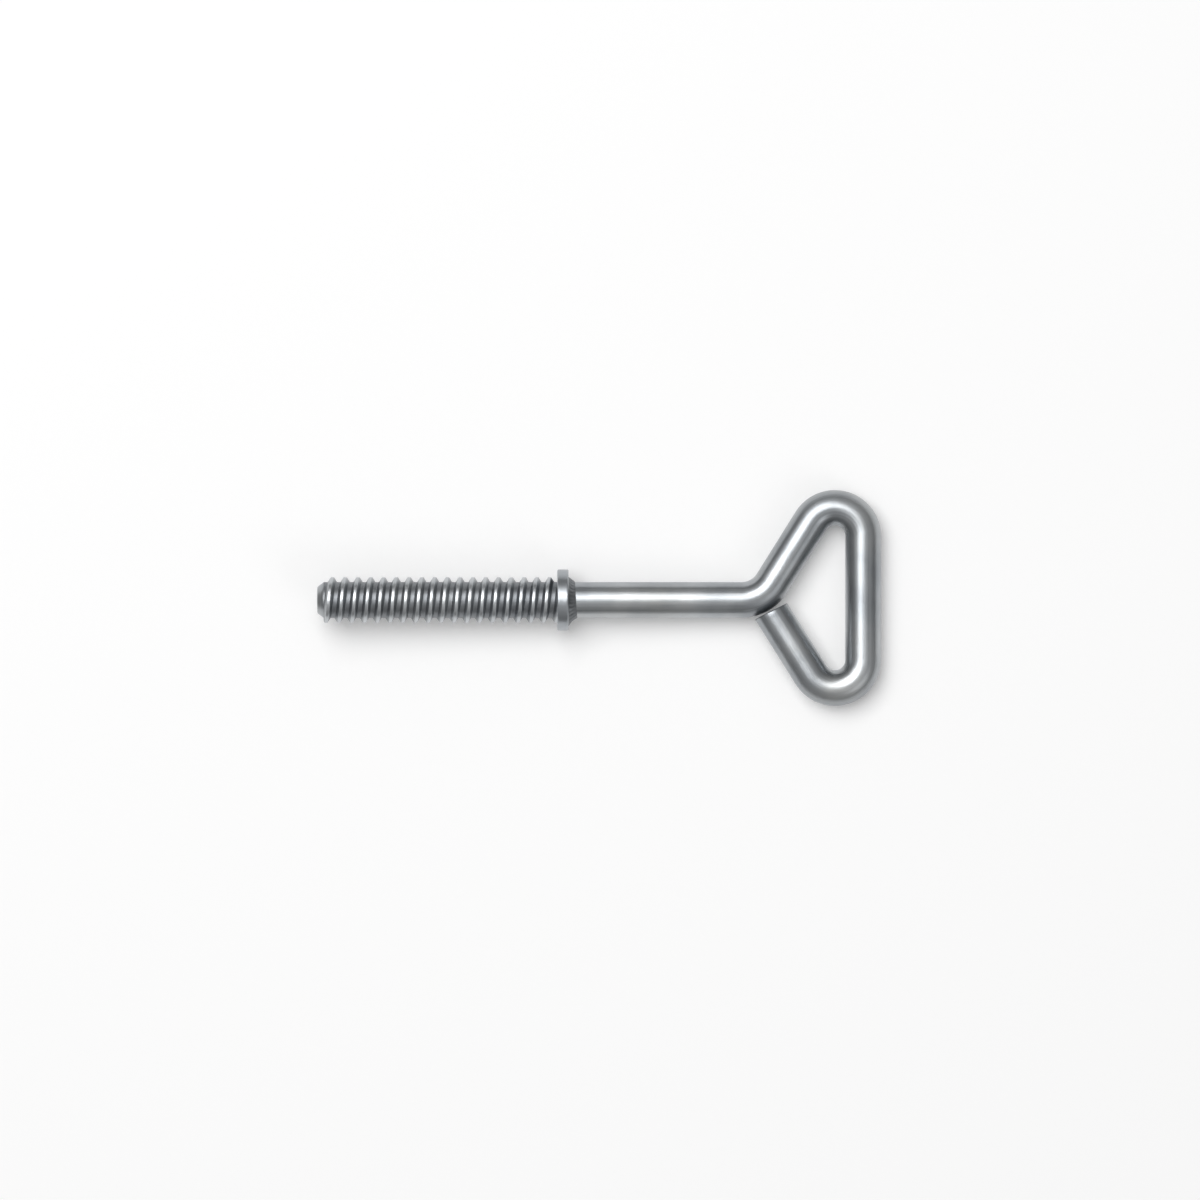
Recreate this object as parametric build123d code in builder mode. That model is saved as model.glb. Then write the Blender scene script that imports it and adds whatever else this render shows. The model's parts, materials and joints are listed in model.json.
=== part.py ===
from build123d import *
from math import acos, atan2, ceil, cos, degrees, hypot, radians, sin, tan
import os

# A wing screw bent from one length of round steel rod: a coarse left-hand thread is rolled on one
# end, a flat collar is slipped on against the thread and welded, and the other end is bent round
# into a three-cornered grip whose free end comes back against the shank's bend.
#
# The screw's own axis is X, with its origin in the middle of the collar's seat, the thread towards
# -X, the grip towards +X and the grip's plane on XY. It is then leaned about Y as it lies.

# Driving dimensions, in millimetres and degrees
rod_diameter = 8.0

thread_length = 51.9  # from where the ridge starts to the collar's seat
thread_pitch = 2.84
thread_height = 1.1  # of the ridge above the rod
crest_land = 0.65  # flat along the top of the ridge
root_land = 0.92  # bare rod between two turns
first_crest = 1.22  # from the ridge's start to its first crest, on the upper side
facets_per_turn = 24  # flat ones, laid along the helix

point_length = 1.4  # plain bevelled point ahead of the thread
point_bevel = 1.07  # taken off the rod's radius at the tip

collar_diameter = 13.6
collar_thickness = 2.5
collar_edge_bevel = 0.2
bore_clearance = 0.05  # round the rod
relief_clearance = 0.15  # round the thread's crest
relief_depth = 0.8

weld_length = 2.0  # leg along the shank
weld_height = 1.6  # leg up the collar
weld_hollow = 0.15  # of its face below a straight line

shank_length = 45.4  # from the collar's seat to the corner where the arm leans off
bend_radius = 8.0  # of the rod's centreline at that corner
arm_angle = 58.0  # both arms off the screw's axis
grip_depth = 22.6  # from that corner to the far side's centreline
lobe_radius = 6.3  # of the rod's centreline at the grip's two outer corners
end_gap = 0.3  # between the free end and the shank's bend
end_skew = 5.0  # the sheared end's lean off square

# Sizes that follow
rod_radius = rod_diameter / 2
crest_radius = rod_radius + thread_height
collar_radius = collar_diameter / 2
far_side = shank_length + grip_depth

# Corners of the rod's centreline, in the grip's plane. The arm that comes back aims at the middle
# of the shank's bend, so that its end sits square on the rod.
seat_middle = Vector(0, 0)
shank_corner = Vector(shank_length, 0)
upper_corner = Vector(far_side, grip_depth * tan(radians(arm_angle)))
far_middle = Vector(far_side, 0)
bend_centre = Vector(shank_length - bend_radius * tan(radians(arm_angle / 2)), bend_radius)
outward = Vector(cos(radians(arm_angle)), -sin(radians(arm_angle)))
lower_corner = bend_centre + outward * ((far_side - bend_centre.X) / outward.X)
uncut_end = bend_centre + outward * bend_radius

# The free end is sheared a little off square and lies just clear of the bend's outer side
shear_angle = radians(arm_angle + end_skew)
shear_normal = Vector(cos(shear_angle), -sin(shear_angle))
shear_plane = Plane(
    origin=bend_centre + shear_normal * (bend_radius + rod_radius + end_gap),
    z_dir=shear_normal,
)

# The thread is a trapezoid ridge wound left-handed round the rod. Its skin is laid in flat facets
# that stay within 0.05 mm of the true helix, from well before the thread's start to well past the
# collar's seat, then closed at both ends and trimmed square.
ridge_foot = (thread_pitch - root_land) / 2
ridge_outline = [  # radius, and place along the axis, on to the foot of the next turn
    (rod_radius, -ridge_foot),
    (crest_radius, -crest_land / 2),
    (crest_radius, crest_land / 2),
    (rod_radius, ridge_foot),
    (rod_radius, thread_pitch - ridge_foot),
]
skin_start = first_crest - thread_length - 2 * thread_pitch
facets = facets_per_turn * ceil(thread_length / thread_pitch + 3)


def on_helix(edge, facet):
    """The place that an edge of the ridge has reached after so many facets."""
    radius, along = edge
    turns = facet / facets_per_turn
    turned = radians(360 * turns)
    return Vector(skin_start + along + thread_pitch * turns, radius * sin(turned), radius * cos(turned))


def flat_face(*corners):
    return Face(Wire.make_polygon(corners))


def end_faces(facet):
    """The faces that close the skin's end down to the rod's axis."""
    foot = ridge_outline[0]
    middle = Vector(on_helix(foot, facet).X, 0, 0)
    faces = [flat_face(middle, *[on_helix(edge, facet) for edge in ridge_outline])]
    for around in range(facet, facet + facets_per_turn):
        faces.append(flat_face(middle, on_helix(foot, around), on_helix(foot, around + 1)))
    return faces


skin = end_faces(0) + end_faces(facets)
for facet in range(facets):
    for edge, next_edge in zip(ridge_outline, ridge_outline[1:]):
        near, far = on_helix(edge, facet), on_helix(next_edge, facet + 1)
        skin.append(flat_face(near, far, on_helix(edge, facet + 1)))
        skin.append(flat_face(near, far, on_helix(next_edge, facet)))

with BuildPart() as thread:
    add(Solid(Shell(skin)))
    with Locations((-thread_length / 2, 0, 0)):
        Box(thread_length, 3 * crest_radius, 3 * crest_radius, mode=Mode.INTERSECT)

with BuildPart() as threaded_rod:
    # Lower half of the grip, from the middle of its far side round to the sheared free end
    with BuildLine() as lower_path:
        FilletPolyline(far_middle, lower_corner, uncut_end, radius=lobe_radius)
    with BuildSketch(Plane(origin=far_middle, z_dir=(0, -1, 0))):
        Circle(rod_radius)
    sweep(path=lower_path.line)
    split(bisect_by=shear_plane, keep=Keep.TOP)

    # Shank and upper half of the grip, from the collar's seat to the middle of the far side
    with BuildLine() as upper_path:
        FilletPolyline(
            seat_middle,
            shank_corner,
            upper_corner,
            far_middle,
            radius=[bend_radius, lobe_radius],
        )
    with BuildSketch(Plane.YZ):
        Circle(rod_radius)
    sweep(path=upper_path.line)

    # Bevelled point
    with BuildSketch(Plane.XY):
        with BuildLine():
            Polyline(
                (-thread_length, 0),
                (-thread_length, rod_radius),
                (-thread_length - point_length, rod_radius - point_bevel),
                (-thread_length - point_length, 0),
                close=True,
            )
        make_face()
    revolve(axis=Axis.X)

    add(thread.part)

# Collar: a flat ring, relieved on the seat side where the thread runs out against it
relief_radius = crest_radius + relief_clearance
bore_radius = rod_radius + bore_clearance

with BuildPart() as collar:
    with BuildSketch(Plane.XY) as collar_section:
        with BuildLine():
            Polyline(
                (0, relief_radius),
                (0, collar_radius),
                (collar_thickness, collar_radius),
                (collar_thickness, bore_radius),
                (relief_depth, bore_radius),
                close=True,
            )
        make_face()
        chamfer(collar_section.vertices().group_by(Axis.Y)[-1], length=collar_edge_bevel)
    revolve(axis=Axis.X)

# Weld: a bead with a slightly hollow face in the corner behind the collar
weld_toe = Vector(collar_thickness + weld_length, rod_radius)
weld_crown = Vector(collar_thickness, rod_radius + weld_height)

with BuildPart() as collar_weld:
    with BuildSketch(Plane.XY):
        with BuildLine():
            Polyline(weld_crown, (collar_thickness, rod_radius), weld_toe)
            SagittaArc(weld_toe, weld_crown, weld_hollow)
        make_face()
    revolve(axis=Axis.X)

# The screw lies on the rim of its collar and the far side of its grip, so its axis leans by the
# angle that brings both to the same height
rim_to_far_side = far_side - (collar_thickness - collar_edge_bevel)
lean = degrees(
    acos(rod_radius / hypot(collar_radius, rim_to_far_side)) - atan2(rim_to_far_side, collar_radius)
)
as_it_lies = Location((0, 0, 0), (0, lean, 0))

os.makedirs("parts", exist_ok=True)

threaded_rod.part.locate(as_it_lies)
threaded_rod.part.label = "threaded_rod"
export_step(threaded_rod.part, "parts/threaded_rod.step")

collar.part.locate(as_it_lies)
collar.part.label = "collar"
export_step(collar.part, "parts/collar.step")

collar_weld.part.locate(as_it_lies)
collar_weld.part.label = "collar_weld"
export_step(collar_weld.part, "parts/collar_weld.step")
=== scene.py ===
import json
from math import atan2, ceil, copysign, cos, exp, pi, radians, sin, tan

import bmesh
import bpy
from mathutils import Matrix, Vector, noise


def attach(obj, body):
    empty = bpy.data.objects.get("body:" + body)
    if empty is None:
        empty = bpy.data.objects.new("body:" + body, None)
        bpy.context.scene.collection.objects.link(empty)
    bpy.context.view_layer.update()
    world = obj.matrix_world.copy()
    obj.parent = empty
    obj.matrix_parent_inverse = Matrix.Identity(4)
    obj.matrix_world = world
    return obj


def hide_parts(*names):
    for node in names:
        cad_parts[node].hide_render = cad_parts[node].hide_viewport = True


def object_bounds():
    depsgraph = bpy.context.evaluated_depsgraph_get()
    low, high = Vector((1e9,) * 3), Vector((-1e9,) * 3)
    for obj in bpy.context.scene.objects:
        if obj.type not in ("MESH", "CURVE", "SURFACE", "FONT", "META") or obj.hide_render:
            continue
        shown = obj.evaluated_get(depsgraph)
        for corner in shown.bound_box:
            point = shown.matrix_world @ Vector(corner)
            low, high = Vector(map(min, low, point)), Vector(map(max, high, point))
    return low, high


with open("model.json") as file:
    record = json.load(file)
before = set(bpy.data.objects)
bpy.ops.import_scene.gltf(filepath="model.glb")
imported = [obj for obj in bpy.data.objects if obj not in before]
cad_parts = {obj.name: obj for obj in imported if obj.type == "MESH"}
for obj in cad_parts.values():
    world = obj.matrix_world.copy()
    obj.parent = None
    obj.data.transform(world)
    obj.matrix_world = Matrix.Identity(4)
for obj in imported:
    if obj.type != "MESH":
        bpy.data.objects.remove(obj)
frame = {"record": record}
cad_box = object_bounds()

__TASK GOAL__
Starting at the top of the data above, repeat every line exactly until the line containing "weld_hollow = 0.15" has been given, then stop.

__TASK RESULT__
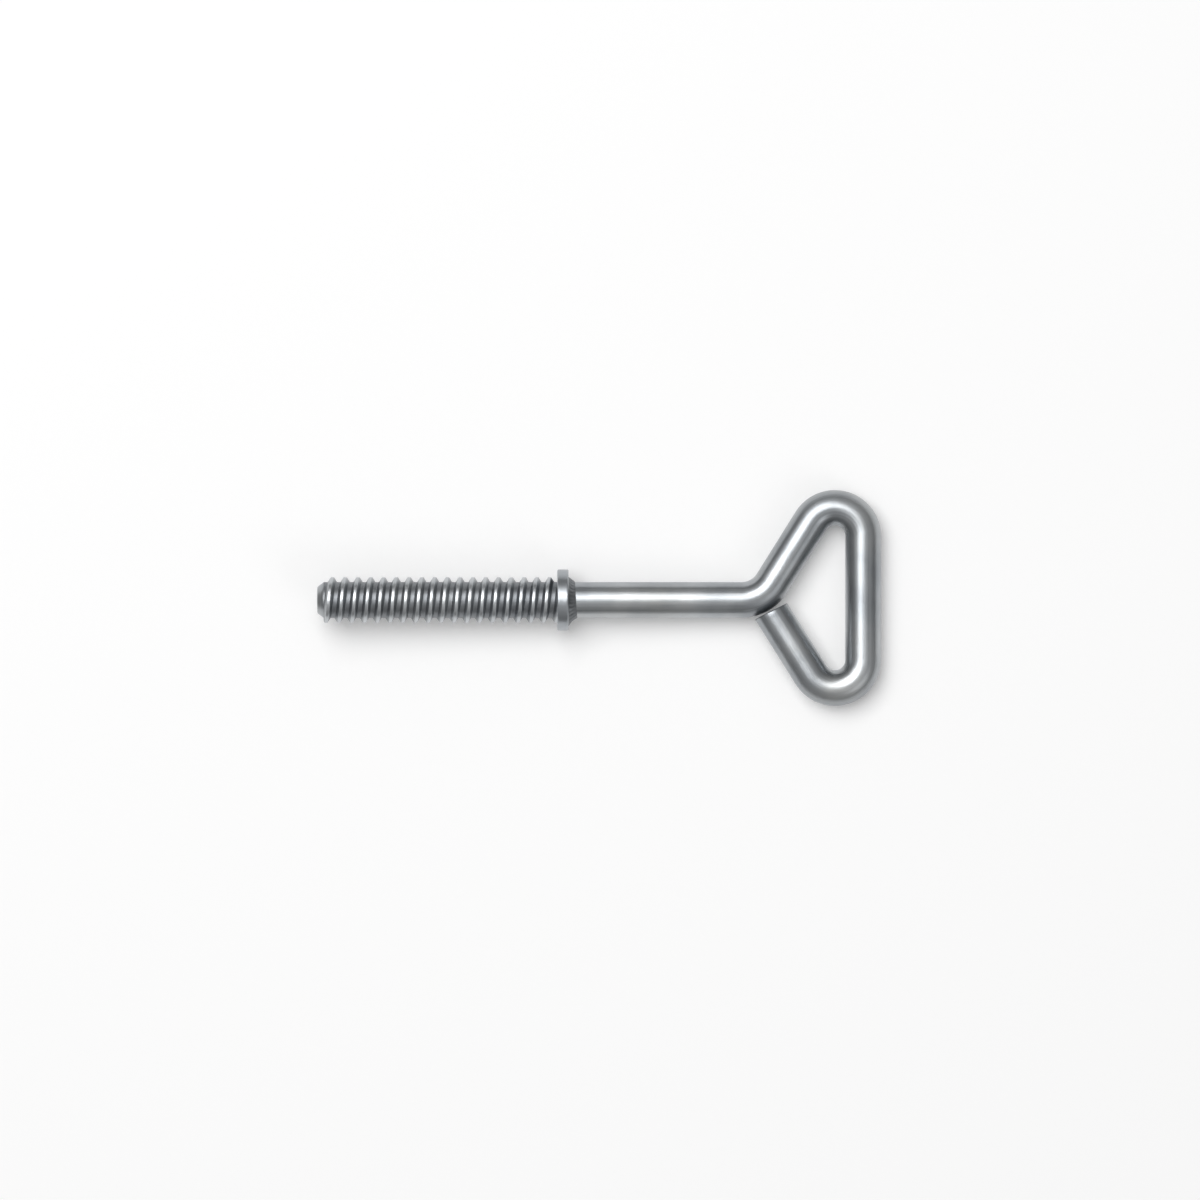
Recreate this object as parametric build123d code in builder mode. That model is saved as model.glb. Then write the Blender scene script that imports it and adds whatever else this render shows. The model's parts, materials and joints are listed in model.json.
=== part.py ===
from build123d import *
from math import acos, atan2, ceil, cos, degrees, hypot, radians, sin, tan
import os

# A wing screw bent from one length of round steel rod: a coarse left-hand thread is rolled on one
# end, a flat collar is slipped on against the thread and welded, and the other end is bent round
# into a three-cornered grip whose free end comes back against the shank's bend.
#
# The screw's own axis is X, with its origin in the middle of the collar's seat, the thread towards
# -X, the grip towards +X and the grip's plane on XY. It is then leaned about Y as it lies.

# Driving dimensions, in millimetres and degrees
rod_diameter = 8.0

thread_length = 51.9  # from where the ridge starts to the collar's seat
thread_pitch = 2.84
thread_height = 1.1  # of the ridge above the rod
crest_land = 0.65  # flat along the top of the ridge
root_land = 0.92  # bare rod between two turns
first_crest = 1.22  # from the ridge's start to its first crest, on the upper side
facets_per_turn = 24  # flat ones, laid along the helix

point_length = 1.4  # plain bevelled point ahead of the thread
point_bevel = 1.07  # taken off the rod's radius at the tip

collar_diameter = 13.6
collar_thickness = 2.5
collar_edge_bevel = 0.2
bore_clearance = 0.05  # round the rod
relief_clearance = 0.15  # round the thread's crest
relief_depth = 0.8

weld_length = 2.0  # leg along the shank
weld_height = 1.6  # leg up the collar
weld_hollow = 0.15  # of its face below a straight line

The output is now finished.